TD-DFT study on the excited-state proton transfer in the fluoride sensing of a turn-off type fluorescent chemosensor based on anthracene derivatives.

The sensing mechanism for fluoride chemosensor based on anthracene structure has been investigated by DFT and TDDFT methods. The results show that the similar geometries in S(0) and S(1) states in the absence of the fluoride anion induce the local excited (LE) state over the anthracene moiety, which is responsible for the strong fluorescence. The fluorescence quenching phenomenon for F-coordinated complex can be explained by the photoinduced electron transfer (PET) process from benzylic amide to anthracene moiety. Moreover, the strong electronegativity for fluoride anion in the F-complex constructs the intermolecular hydrogen bond of N-H…F in the ground state.
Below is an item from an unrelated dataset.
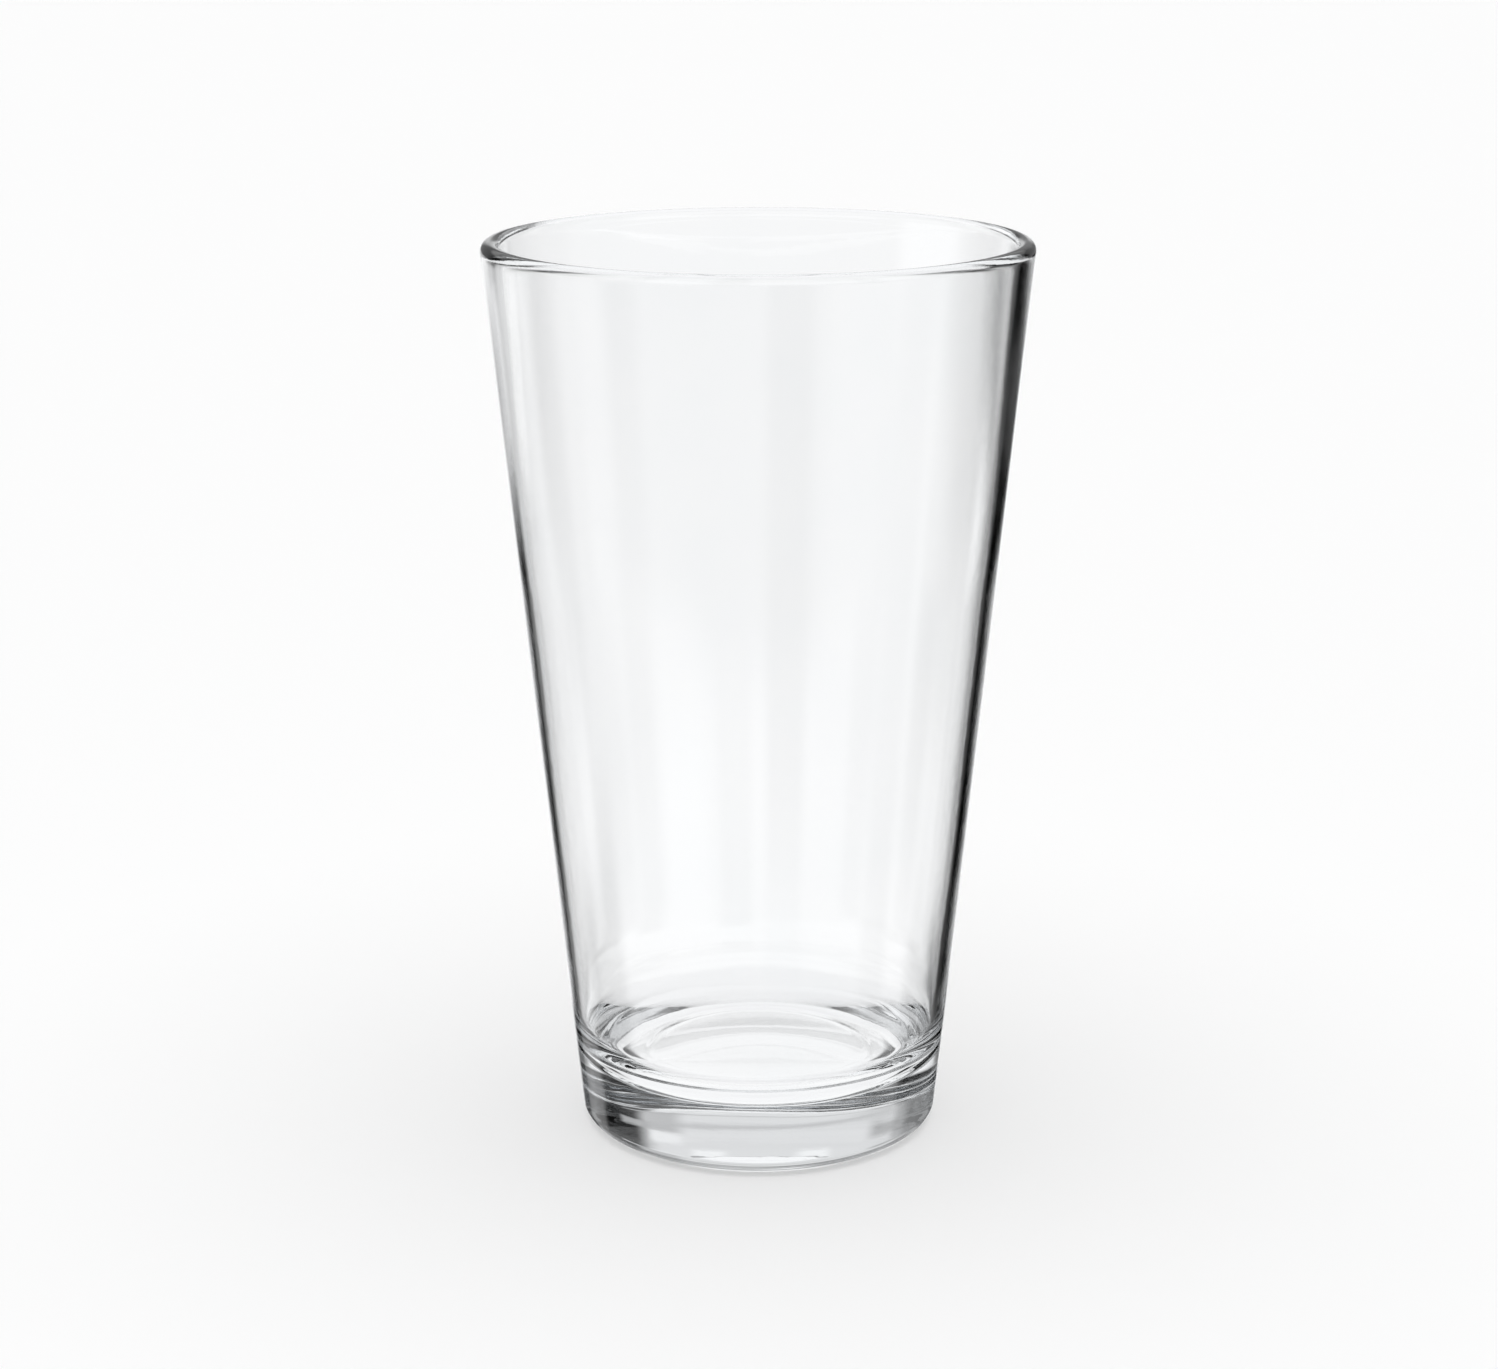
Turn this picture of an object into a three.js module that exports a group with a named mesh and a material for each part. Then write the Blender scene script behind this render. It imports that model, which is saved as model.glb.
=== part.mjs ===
// A conical mixing glass: the glass half of a two-piece cocktail shaker, also used for stirring drinks.
// It is one piece of pressed, tempered soda-lime glass, so the whole object is a single solid of revolution.
// Millimetres, +Z up. The origin is the centre of the base, on the surface that the glass stands on.
import * as THREE from "three";

// Outside
const HEIGHT = 149.2; // foot to lip
const RIM_DIAMETER = 88.9; // across the lip at its widest
const LIP_RADIUS = 1.6; // the lip is a fire-polished bead, fully round
const OUTER_TAPER = THREE.MathUtils.degToRad(5.6); // outer wall from the vertical
const HEEL_RADIUS = 3.0; // round edge between the wall and the underside

// Inside
const WALL = 2.0; // thickness measured level, the same from the floor up to where the bead begins
const BEAD_DROP = 55.0; // the wall thickens gently to the lip's bead over this much height
const FLOOR_HEIGHT = 10.5; // top of the solid base
const FLOOR_FILLET = 10.0; // round corner between the inner wall and the floor

// Underside
const PUNT_RADIUS = 24.0; // the hollow dome inside the bearing ring
const PUNT_DEPTH = 0.4;

// Facets
const TURN_SEGMENTS = 80;
const LIP_SEGMENTS = 10;
const HEEL_SEGMENTS = 5;
const FILLET_SEGMENTS = 8;
const PUNT_SEGMENTS = 4;
const BEAD_SEGMENTS = 8;
const WALL_RINGS = 4; // each wall is cut into this many bands, so that no facet is a long sliver

// The circle that rounds the lip, which both walls meet at a tangent.
const lip = new THREE.Vector2(RIM_DIAMETER / 2 - LIP_RADIUS, HEIGHT - LIP_RADIUS);

// The outer wall is a straight cone.
const outerRadius = (z) =>
  lip.x - (lip.y - z) * Math.tan(OUTER_TAPER) + LIP_RADIUS / Math.cos(OUTER_TAPER);

// The inner wall runs parallel to it, and eases inwards towards the top until it meets the lip at a tangent.
function innerRadius(z) {
  const beadThickness = (2 * LIP_RADIUS) / Math.cos(OUTER_TAPER);
  const rise = THREE.MathUtils.smoothstep(z, lip.y - BEAD_DROP, lip.y);
  return outerRadius(z) - THREE.MathUtils.lerp(WALL, beadThickness, rise);
}

// Points along a circular arc, both ends included. Angles are from the outward radius, towards +Z.
function arc(centre, radius, from, to, segments) {
  return Array.from({ length: segments + 1 }, (_, i) => {
    const angle = from + ((to - from) * i) / segments;
    return new THREE.Vector2(
      centre.x + radius * Math.cos(angle),
      centre.y + radius * Math.sin(angle),
    );
  });
}

// The points that split a straight run into equal bands, ends left out.
function between(start, end, bands) {
  return Array.from({ length: bands - 1 }, (_, i) =>
    start.clone().lerp(end, (i + 1) / bands),
  );
}

// Half of the glass's section, from the axis under the base, out and up to the lip, and back down to the
// axis inside.
function section() {
  // A spherical cap hollows the underside: its sphere passes through the punt's edge and its crown.
  const puntSphere = (PUNT_RADIUS ** 2 + PUNT_DEPTH ** 2) / (2 * PUNT_DEPTH);
  const puntHalfAngle = Math.asin(PUNT_RADIUS / puntSphere);
  const punt = arc(
    new THREE.Vector2(0, PUNT_DEPTH - puntSphere),
    puntSphere,
    Math.PI / 2,
    Math.PI / 2 - puntHalfAngle,
    PUNT_SEGMENTS,
  );

  const heelCentre = new THREE.Vector2(
    outerRadius(HEEL_RADIUS) - HEEL_RADIUS / Math.cos(OUTER_TAPER),
    HEEL_RADIUS,
  );
  const heel = arc(heelCentre, HEEL_RADIUS, -Math.PI / 2, -OUTER_TAPER, HEEL_SEGMENTS);

  // The lip turns in two quarters, so that its widest ring and its top ring are exact.
  const lipArc = [
    ...arc(lip, LIP_RADIUS, -OUTER_TAPER, 0, 1),
    ...arc(lip, LIP_RADIUS, 0, Math.PI / 2, LIP_SEGMENTS / 2).slice(1),
    ...arc(lip, LIP_RADIUS, Math.PI / 2, Math.PI - OUTER_TAPER, LIP_SEGMENTS / 2).slice(1),
  ];

  // Under the lip, the inside eases back to the plain wall.
  const bead = Array.from({ length: BEAD_SEGMENTS }, (_, i) => {
    const z = lip.y - (BEAD_DROP * (i + 1)) / BEAD_SEGMENTS;
    return new THREE.Vector2(innerRadius(z), z);
  });

  const filletCentre = new THREE.Vector2(
    innerRadius(FLOOR_HEIGHT + FLOOR_FILLET) - FLOOR_FILLET / Math.cos(OUTER_TAPER),
    FLOOR_HEIGHT + FLOOR_FILLET,
  );
  const fillet = arc(filletCentre, FLOOR_FILLET, -OUTER_TAPER, -Math.PI / 2, FILLET_SEGMENTS);

  return [
    ...punt,
    ...heel,
    ...between(heel.at(-1), lipArc[0], WALL_RINGS),
    ...lipArc,
    ...bead,
    ...between(bead.at(-1), fillet[0], WALL_RINGS),
    ...fillet,
    new THREE.Vector2(0, FLOOR_HEIGHT),
  ];
}

// The revolved section as a closed body. LatheGeometry turns about +Y, so it is stood up on +Z.
function glassGeometry() {
  const points = section();
  points[0].x = 0; // the arc's first point lies on the axis exactly
  return new THREE.LatheGeometry(points, TURN_SEGMENTS).rotateX(Math.PI / 2);
}

const clearGlass = new THREE.MeshStandardMaterial({
  color: 0xf4f7f8,
  roughness: 0.03,
  metalness: 0,
  transparent: true,
  opacity: 0.35,
});

const glassBody = new THREE.Mesh(glassGeometry(), clearGlass);
glassBody.name = "glass_body";

const mixingGlass = new THREE.Group();
mixingGlass.add(glassBody);

export default mixingGlass;
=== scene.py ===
import math

import bmesh
import bpy
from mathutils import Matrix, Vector, noise


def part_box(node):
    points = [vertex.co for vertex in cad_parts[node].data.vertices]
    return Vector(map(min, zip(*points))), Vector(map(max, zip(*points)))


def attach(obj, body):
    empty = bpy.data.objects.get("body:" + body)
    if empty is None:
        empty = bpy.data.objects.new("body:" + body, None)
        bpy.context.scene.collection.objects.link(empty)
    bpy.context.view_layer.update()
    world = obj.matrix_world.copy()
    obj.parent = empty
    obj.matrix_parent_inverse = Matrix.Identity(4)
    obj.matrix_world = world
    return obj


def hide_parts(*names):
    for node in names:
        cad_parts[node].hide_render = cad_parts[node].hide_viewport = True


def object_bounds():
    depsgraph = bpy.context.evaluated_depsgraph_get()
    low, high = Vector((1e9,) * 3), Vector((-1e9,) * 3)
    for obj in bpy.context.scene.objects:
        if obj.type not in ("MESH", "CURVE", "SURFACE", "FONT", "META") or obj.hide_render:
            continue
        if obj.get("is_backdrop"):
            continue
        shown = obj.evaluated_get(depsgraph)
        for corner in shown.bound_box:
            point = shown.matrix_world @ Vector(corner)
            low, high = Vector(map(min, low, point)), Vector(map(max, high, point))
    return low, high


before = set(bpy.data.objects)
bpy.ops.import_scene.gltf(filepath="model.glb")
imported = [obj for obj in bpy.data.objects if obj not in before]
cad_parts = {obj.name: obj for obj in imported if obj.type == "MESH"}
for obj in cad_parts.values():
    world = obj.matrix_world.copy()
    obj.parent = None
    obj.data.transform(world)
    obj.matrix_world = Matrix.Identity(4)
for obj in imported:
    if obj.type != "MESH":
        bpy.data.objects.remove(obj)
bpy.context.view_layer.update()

MM = 0.001

# ---------------------------------------------------------------- the glass's own shape, in metres
glass_low, glass_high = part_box("glass_body")
HEIGHT = glass_high.z - glass_low.z
RIM_RADIUS = (glass_high.x - glass_low.x) / 2
LIP_RADIUS = 1.6 * MM
OUTER_TAPER = math.radians(5.6)
HEEL_RADIUS = 3.0 * MM
WALL = 2.0 * MM
BEAD_DROP = 55.0 * MM
FLOOR_HEIGHT = 10.5 * MM
FLOOR_FILLET = 10.0 * MM
PUNT_RADIUS = 24.0 * MM
PUNT_DEPTH = 0.4 * MM
PUNT_BLEND = 0.04 * MM  # how far the hollow's edge is eased where it meets the foot ring
FOOT_FLAT_FROM = PUNT_RADIUS + 3.0 * MM  # outside this the foot ring is truly flat
FOOT_EASED_FROM = PUNT_RADIUS + 0.5 * MM
GROOVE_RADIUS = 18.9 * MM  # the mark of the plunger's edge, a shallow ring in the floor
GROOVE_WIDTH = 1.8 * MM
GROOVE_DEPTH = 0.10 * MM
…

In contrast, the upper proton in the urea group close to phenyl group prefers to bind fluoride anion in S(1) state of the F-complex, and it presents excited-state proton transfer (ESPT) to form another hydrogen bond like N…H-F, which has been confirmed by natural bond orbital (NBO) analysis and the potential energy curve of S(1) state for the function of N-H bond. In this novel and efficient fluoride fluorescent chemosensor based on anthracene, the anthracene moiety is regarded as not only the fluorescent source, but the template for introducing the binding sites for fluoride anion.